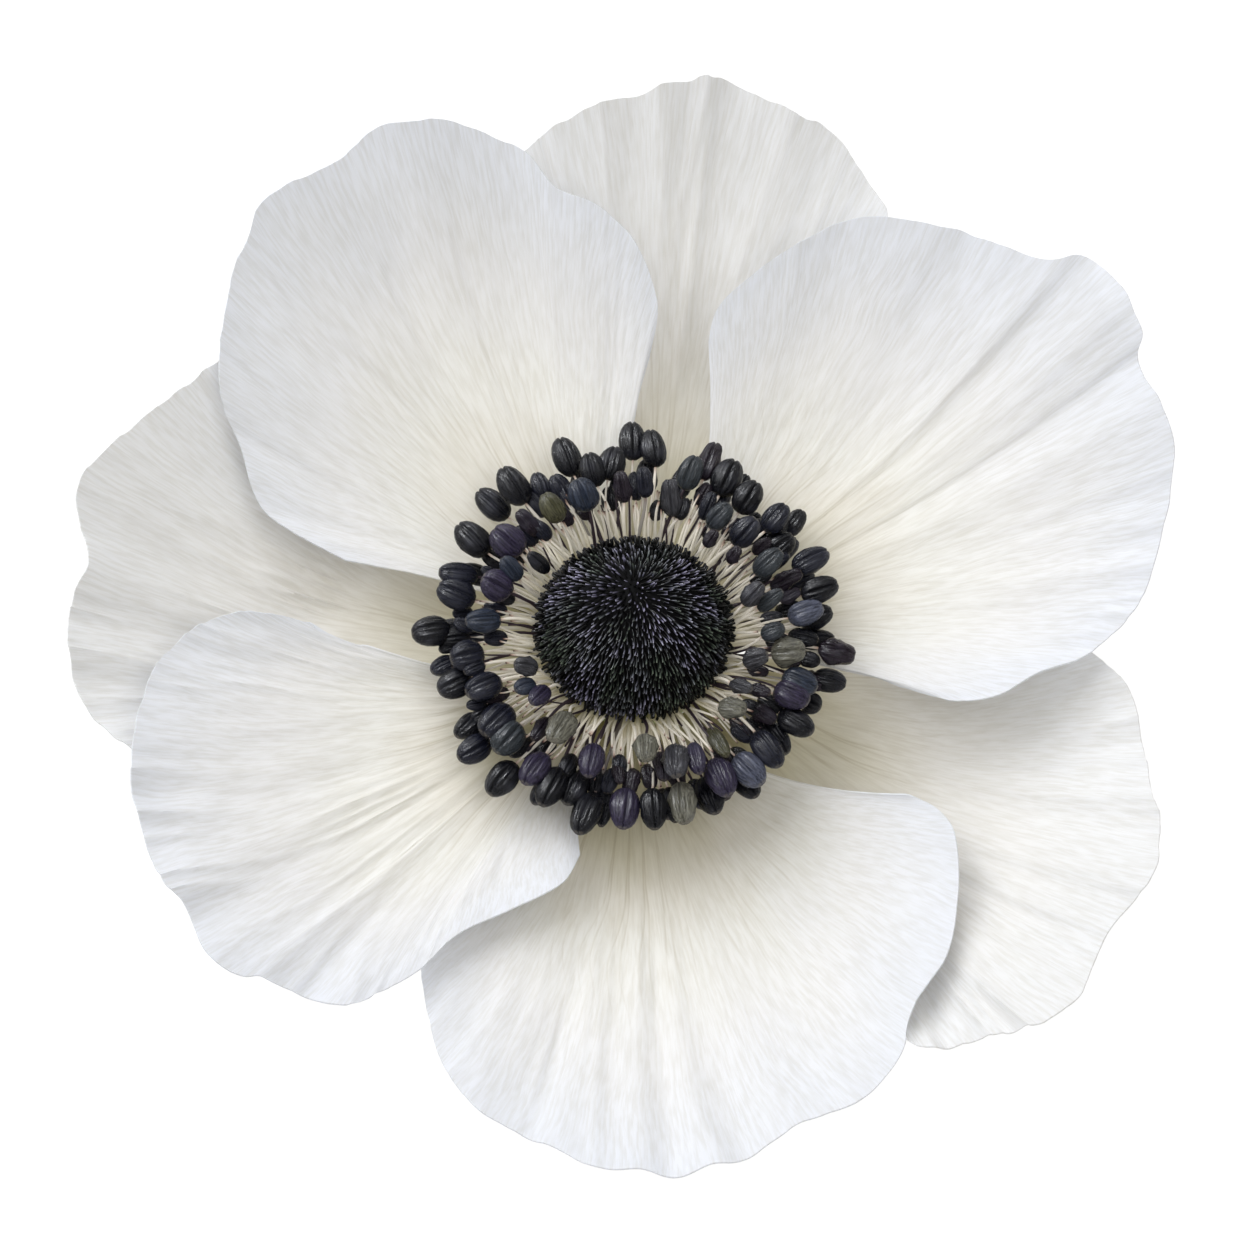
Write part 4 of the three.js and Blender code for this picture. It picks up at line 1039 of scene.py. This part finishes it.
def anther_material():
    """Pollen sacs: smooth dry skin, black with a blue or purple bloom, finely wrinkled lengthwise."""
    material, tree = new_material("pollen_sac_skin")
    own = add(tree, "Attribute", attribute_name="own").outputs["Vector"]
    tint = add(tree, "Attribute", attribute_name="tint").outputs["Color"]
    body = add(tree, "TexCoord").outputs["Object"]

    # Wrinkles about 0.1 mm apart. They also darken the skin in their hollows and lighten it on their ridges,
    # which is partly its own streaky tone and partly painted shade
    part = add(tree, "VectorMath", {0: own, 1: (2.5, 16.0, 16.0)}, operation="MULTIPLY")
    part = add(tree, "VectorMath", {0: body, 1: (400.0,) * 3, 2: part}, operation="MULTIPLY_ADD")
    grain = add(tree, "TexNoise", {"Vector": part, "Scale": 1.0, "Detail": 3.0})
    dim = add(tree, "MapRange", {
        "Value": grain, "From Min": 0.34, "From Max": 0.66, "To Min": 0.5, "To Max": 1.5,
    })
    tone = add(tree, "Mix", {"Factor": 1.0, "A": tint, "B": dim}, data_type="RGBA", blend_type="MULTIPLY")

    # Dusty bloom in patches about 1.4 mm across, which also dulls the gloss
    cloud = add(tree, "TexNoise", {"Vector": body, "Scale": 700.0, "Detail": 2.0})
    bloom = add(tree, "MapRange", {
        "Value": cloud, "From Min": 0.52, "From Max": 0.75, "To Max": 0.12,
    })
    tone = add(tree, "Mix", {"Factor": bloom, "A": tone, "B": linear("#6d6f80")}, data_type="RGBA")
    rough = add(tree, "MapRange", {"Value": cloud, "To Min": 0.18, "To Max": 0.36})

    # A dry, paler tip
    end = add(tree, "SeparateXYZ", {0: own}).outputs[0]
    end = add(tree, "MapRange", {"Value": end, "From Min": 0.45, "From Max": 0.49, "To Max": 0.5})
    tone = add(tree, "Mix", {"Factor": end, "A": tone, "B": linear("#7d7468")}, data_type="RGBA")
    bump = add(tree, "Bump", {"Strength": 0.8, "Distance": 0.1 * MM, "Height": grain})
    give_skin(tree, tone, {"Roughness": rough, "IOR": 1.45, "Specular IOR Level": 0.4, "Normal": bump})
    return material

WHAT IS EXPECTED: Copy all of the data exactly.

THE COMPLETED TASK:
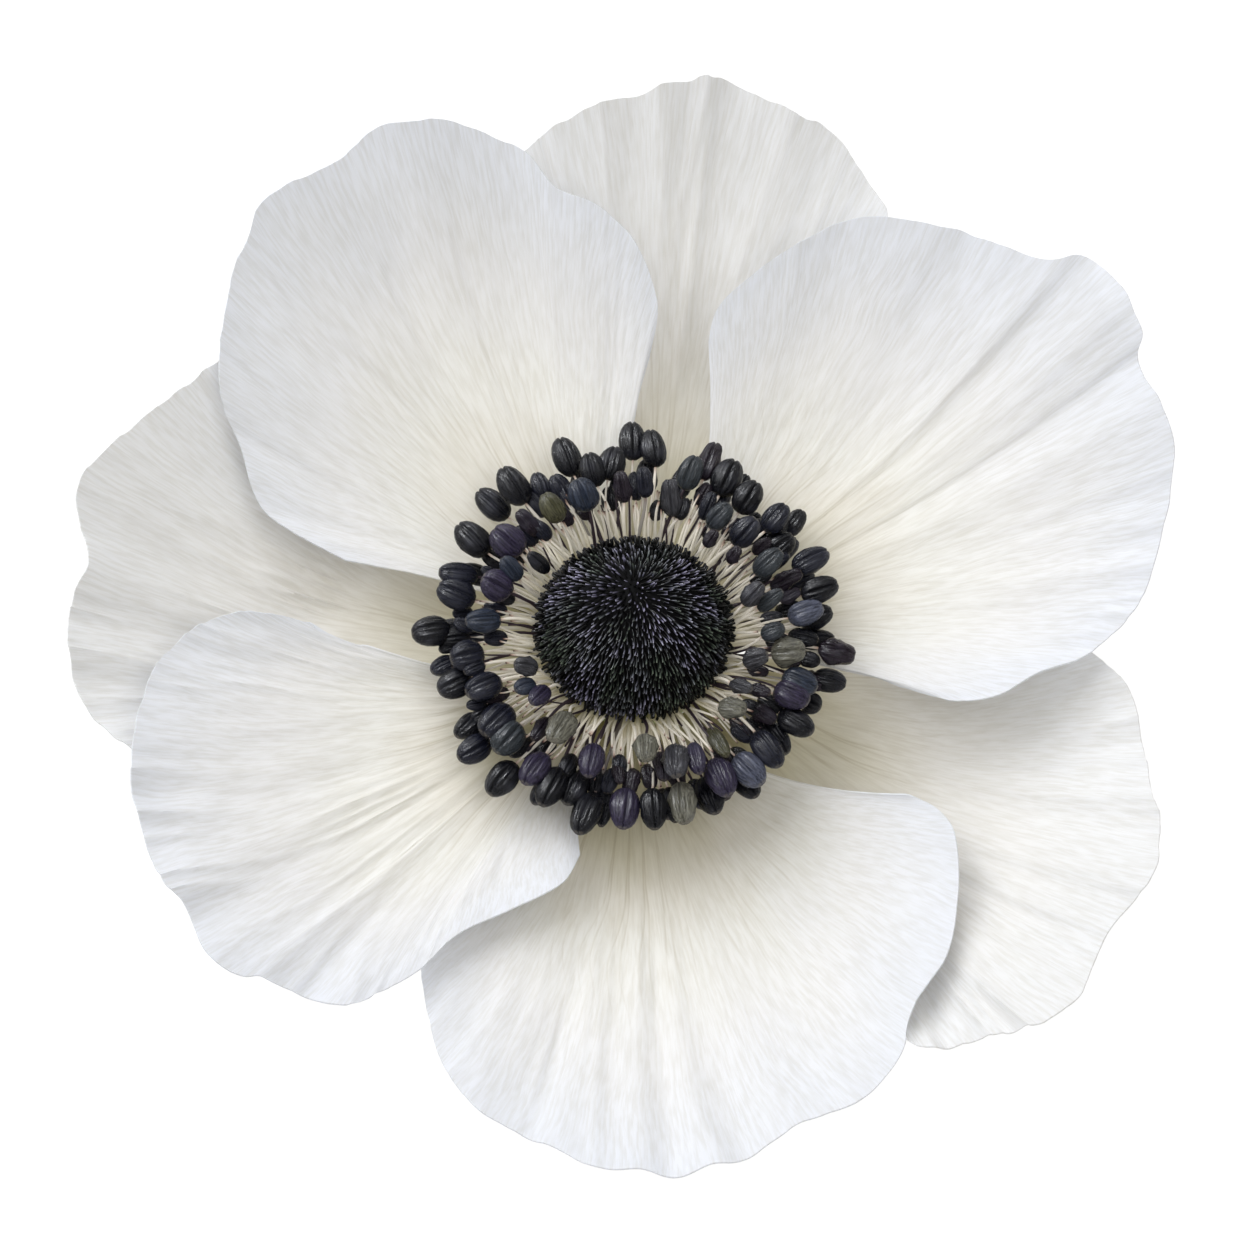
Write part 4 of the three.js and Blender code for this picture. It picks up at line 1039 of scene.py. This part finishes it.
def anther_material():
    """Pollen sacs: smooth dry skin, black with a blue or purple bloom, finely wrinkled lengthwise."""
    material, tree = new_material("pollen_sac_skin")
    own = add(tree, "Attribute", attribute_name="own").outputs["Vector"]
    tint = add(tree, "Attribute", attribute_name="tint").outputs["Color"]
    body = add(tree, "TexCoord").outputs["Object"]

    # Wrinkles about 0.1 mm apart. They also darken the skin in their hollows and lighten it on their ridges,
    # which is partly its own streaky tone and partly painted shade
    part = add(tree, "VectorMath", {0: own, 1: (2.5, 16.0, 16.0)}, operation="MULTIPLY")
    part = add(tree, "VectorMath", {0: body, 1: (400.0,) * 3, 2: part}, operation="MULTIPLY_ADD")
    grain = add(tree, "TexNoise", {"Vector": part, "Scale": 1.0, "Detail": 3.0})
    dim = add(tree, "MapRange", {
        "Value": grain, "From Min": 0.34, "From Max": 0.66, "To Min": 0.5, "To Max": 1.5,
    })
    tone = add(tree, "Mix", {"Factor": 1.0, "A": tint, "B": dim}, data_type="RGBA", blend_type="MULTIPLY")

    # Dusty bloom in patches about 1.4 mm across, which also dulls the gloss
    cloud = add(tree, "TexNoise", {"Vector": body, "Scale": 700.0, "Detail": 2.0})
    bloom = add(tree, "MapRange", {
        "Value": cloud, "From Min": 0.52, "From Max": 0.75, "To Max": 0.12,
    })
    tone = add(tree, "Mix", {"Factor": bloom, "A": tone, "B": linear("#6d6f80")}, data_type="RGBA")
    rough = add(tree, "MapRange", {"Value": cloud, "To Min": 0.18, "To Max": 0.36})

    # A dry, paler tip
    end = add(tree, "SeparateXYZ", {0: own}).outputs[0]
    end = add(tree, "MapRange", {"Value": end, "From Min": 0.45, "From Max": 0.49, "To Max": 0.5})
    tone = add(tree, "Mix", {"Factor": end, "A": tone, "B": linear("#7d7468")}, data_type="RGBA")
    bump = add(tree, "Bump", {"Strength": 0.8, "Distance": 0.1 * MM, "Height": grain})
    give_skin(tree, tone, {"Roughness": rough, "IOR": 1.45, "Specular IOR Level": 0.4, "Normal": bump})
    return material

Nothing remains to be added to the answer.